### Aim:
Quote the full listing word for word.

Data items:
______________________________

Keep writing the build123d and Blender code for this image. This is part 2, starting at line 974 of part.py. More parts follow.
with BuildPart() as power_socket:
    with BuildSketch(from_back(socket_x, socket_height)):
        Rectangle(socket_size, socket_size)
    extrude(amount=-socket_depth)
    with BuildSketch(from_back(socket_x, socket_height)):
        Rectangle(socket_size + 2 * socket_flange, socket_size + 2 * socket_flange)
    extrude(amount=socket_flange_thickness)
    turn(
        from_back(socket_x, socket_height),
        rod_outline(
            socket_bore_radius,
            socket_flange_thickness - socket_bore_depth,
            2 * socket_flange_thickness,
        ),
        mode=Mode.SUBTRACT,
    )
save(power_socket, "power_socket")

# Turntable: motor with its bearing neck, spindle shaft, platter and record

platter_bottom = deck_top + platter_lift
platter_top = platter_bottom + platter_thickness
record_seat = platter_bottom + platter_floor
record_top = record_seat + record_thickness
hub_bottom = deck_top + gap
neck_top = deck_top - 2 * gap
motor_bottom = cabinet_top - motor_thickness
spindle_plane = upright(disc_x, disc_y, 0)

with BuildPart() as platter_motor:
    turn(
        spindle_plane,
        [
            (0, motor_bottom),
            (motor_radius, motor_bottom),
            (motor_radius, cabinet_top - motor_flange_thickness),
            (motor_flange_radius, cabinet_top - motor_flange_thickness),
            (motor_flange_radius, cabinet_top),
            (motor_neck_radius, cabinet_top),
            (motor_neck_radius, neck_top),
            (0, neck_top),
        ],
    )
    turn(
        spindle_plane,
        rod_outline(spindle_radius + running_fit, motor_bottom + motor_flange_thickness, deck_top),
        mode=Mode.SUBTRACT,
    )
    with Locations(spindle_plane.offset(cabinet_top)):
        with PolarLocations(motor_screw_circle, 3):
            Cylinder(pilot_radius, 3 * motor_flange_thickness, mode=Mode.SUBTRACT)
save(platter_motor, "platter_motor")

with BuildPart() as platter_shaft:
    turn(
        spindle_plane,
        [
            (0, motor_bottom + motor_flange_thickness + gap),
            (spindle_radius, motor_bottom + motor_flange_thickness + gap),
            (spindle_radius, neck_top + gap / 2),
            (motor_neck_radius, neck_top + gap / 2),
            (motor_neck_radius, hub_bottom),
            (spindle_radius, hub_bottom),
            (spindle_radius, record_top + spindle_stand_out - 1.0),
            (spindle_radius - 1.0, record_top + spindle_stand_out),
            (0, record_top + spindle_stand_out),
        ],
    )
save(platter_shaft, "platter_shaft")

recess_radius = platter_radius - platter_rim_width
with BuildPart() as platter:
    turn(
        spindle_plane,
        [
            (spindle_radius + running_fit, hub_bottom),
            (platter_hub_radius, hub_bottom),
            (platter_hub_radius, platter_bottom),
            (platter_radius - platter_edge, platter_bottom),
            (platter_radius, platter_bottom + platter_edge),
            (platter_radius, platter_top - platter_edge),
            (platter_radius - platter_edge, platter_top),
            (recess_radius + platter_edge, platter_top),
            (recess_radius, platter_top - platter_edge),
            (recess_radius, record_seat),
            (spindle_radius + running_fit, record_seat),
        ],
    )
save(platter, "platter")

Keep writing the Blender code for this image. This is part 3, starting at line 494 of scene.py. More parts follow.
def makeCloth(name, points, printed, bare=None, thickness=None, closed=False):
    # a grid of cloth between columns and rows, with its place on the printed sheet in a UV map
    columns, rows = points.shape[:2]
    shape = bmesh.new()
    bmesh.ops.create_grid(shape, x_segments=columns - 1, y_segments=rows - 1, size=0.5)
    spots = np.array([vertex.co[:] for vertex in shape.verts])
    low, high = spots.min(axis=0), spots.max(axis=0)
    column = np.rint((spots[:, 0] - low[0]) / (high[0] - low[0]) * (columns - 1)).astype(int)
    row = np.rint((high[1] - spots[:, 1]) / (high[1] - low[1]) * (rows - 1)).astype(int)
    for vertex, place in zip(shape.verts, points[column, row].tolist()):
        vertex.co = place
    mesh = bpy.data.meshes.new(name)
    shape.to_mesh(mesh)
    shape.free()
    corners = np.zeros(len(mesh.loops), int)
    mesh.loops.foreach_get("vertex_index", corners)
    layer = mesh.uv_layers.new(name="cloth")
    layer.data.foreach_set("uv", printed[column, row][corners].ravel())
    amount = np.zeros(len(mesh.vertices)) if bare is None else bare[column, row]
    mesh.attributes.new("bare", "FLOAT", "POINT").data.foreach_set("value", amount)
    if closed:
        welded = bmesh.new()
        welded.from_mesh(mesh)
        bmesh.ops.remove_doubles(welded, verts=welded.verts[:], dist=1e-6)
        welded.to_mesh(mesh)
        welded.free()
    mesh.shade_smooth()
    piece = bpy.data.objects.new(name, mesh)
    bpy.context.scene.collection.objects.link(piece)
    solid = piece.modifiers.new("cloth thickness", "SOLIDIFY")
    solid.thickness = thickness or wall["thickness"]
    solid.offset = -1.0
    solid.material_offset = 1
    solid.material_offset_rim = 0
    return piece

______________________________

### Exercise answer:
Keep writing the build123d and Blender code for this image. This is part 2, starting at line 974 of part.py. More parts follow.
with BuildPart() as power_socket:
    with BuildSketch(from_back(socket_x, socket_height)):
        Rectangle(socket_size, socket_size)
    extrude(amount=-socket_depth)
    with BuildSketch(from_back(socket_x, socket_height)):
        Rectangle(socket_size + 2 * socket_flange, socket_size + 2 * socket_flange)
    extrude(amount=socket_flange_thickness)
    turn(
        from_back(socket_x, socket_height),
        rod_outline(
            socket_bore_radius,
            socket_flange_thickness - socket_bore_depth,
            2 * socket_flange_thickness,
        ),
        mode=Mode.SUBTRACT,
    )
save(power_socket, "power_socket")

# Turntable: motor with its bearing neck, spindle shaft, platter and record

platter_bottom = deck_top + platter_lift
platter_top = platter_bottom + platter_thickness
record_seat = platter_bottom + platter_floor
record_top = record_seat + record_thickness
hub_bottom = deck_top + gap
neck_top = deck_top - 2 * gap
motor_bottom = cabinet_top - motor_thickness
spindle_plane = upright(disc_x, disc_y, 0)

with BuildPart() as platter_motor:
    turn(
        spindle_plane,
        [
            (0, motor_bottom),
            (motor_radius, motor_bottom),
            (motor_radius, cabinet_top - motor_flange_thickness),
            (motor_flange_radius, cabinet_top - motor_flange_thickness),
            (motor_flange_radius, cabinet_top),
            (motor_neck_radius, cabinet_top),
            (motor_neck_radius, neck_top),
            (0, neck_top),
        ],
    )
    turn(
        spindle_plane,
        rod_outline(spindle_radius + running_fit, motor_bottom + motor_flange_thickness, deck_top),
        mode=Mode.SUBTRACT,
    )
    with Locations(spindle_plane.offset(cabinet_top)):
        with PolarLocations(motor_screw_circle, 3):
            Cylinder(pilot_radius, 3 * motor_flange_thickness, mode=Mode.SUBTRACT)
save(platter_motor, "platter_motor")

with BuildPart() as platter_shaft:
    turn(
        spindle_plane,
        [
            (0, motor_bottom + motor_flange_thickness + gap),
            (spindle_radius, motor_bottom + motor_flange_thickness + gap),
            (spindle_radius, neck_top + gap / 2),
            (motor_neck_radius, neck_top + gap / 2),
            (motor_neck_radius, hub_bottom),
            (spindle_radius, hub_bottom),
            (spindle_radius, record_top + spindle_stand_out - 1.0),
            (spindle_radius - 1.0, record_top + spindle_stand_out),
            (0, record_top + spindle_stand_out),
        ],
    )
save(platter_shaft, "platter_shaft")

recess_radius = platter_radius - platter_rim_width
with BuildPart() as platter:
    turn(
        spindle_plane,
        [
            (spindle_radius + running_fit, hub_bottom),
            (platter_hub_radius, hub_bottom),
            (platter_hub_radius, platter_bottom),
            (platter_radius - platter_edge, platter_bottom),
            (platter_radius, platter_bottom + platter_edge),
            (platter_radius, platter_top - platter_edge),
            (platter_radius - platter_edge, platter_top),
            (recess_radius + platter_edge, platter_top),
            (recess_radius, platter_top - platter_edge),
            (recess_radius, record_seat),
            (spindle_radius + running_fit, record_seat),
        ],
    )
save(platter, "platter")

Keep writing the Blender code for this image. This is part 3, starting at line 494 of scene.py. More parts follow.
def makeCloth(name, points, printed, bare=None, thickness=None, closed=False):
    # a grid of cloth between columns and rows, with its place on the printed sheet in a UV map
    columns, rows = points.shape[:2]
    shape = bmesh.new()
    bmesh.ops.create_grid(shape, x_segments=columns - 1, y_segments=rows - 1, size=0.5)
    spots = np.array([vertex.co[:] for vertex in shape.verts])
    low, high = spots.min(axis=0), spots.max(axis=0)
    column = np.rint((spots[:, 0] - low[0]) / (high[0] - low[0]) * (columns - 1)).astype(int)
    row = np.rint((high[1] - spots[:, 1]) / (high[1] - low[1]) * (rows - 1)).astype(int)
    for vertex, place in zip(shape.verts, points[column, row].tolist()):
        vertex.co = place
    mesh = bpy.data.meshes.new(name)
    shape.to_mesh(mesh)
    shape.free()
    corners = np.zeros(len(mesh.loops), int)
    mesh.loops.foreach_get("vertex_index", corners)
    layer = mesh.uv_layers.new(name="cloth")
    layer.data.foreach_set("uv", printed[column, row][corners].ravel())
    amount = np.zeros(len(mesh.vertices)) if bare is None else bare[column, row]
    mesh.attributes.new("bare", "FLOAT", "POINT").data.foreach_set("value", amount)
    if closed:
        welded = bmesh.new()
        welded.from_mesh(mesh)
        bmesh.ops.remove_doubles(welded, verts=welded.verts[:], dist=1e-6)
        welded.to_mesh(mesh)
        welded.free()
    mesh.shade_smooth()
    piece = bpy.data.objects.new(name, mesh)
    bpy.context.scene.collection.objects.link(piece)
    solid = piece.modifiers.new("cloth thickness", "SOLIDIFY")
    solid.thickness = thickness or wall["thickness"]
    solid.offset = -1.0
    solid.material_offset = 1
    solid.material_offset_rim = 0
    return piece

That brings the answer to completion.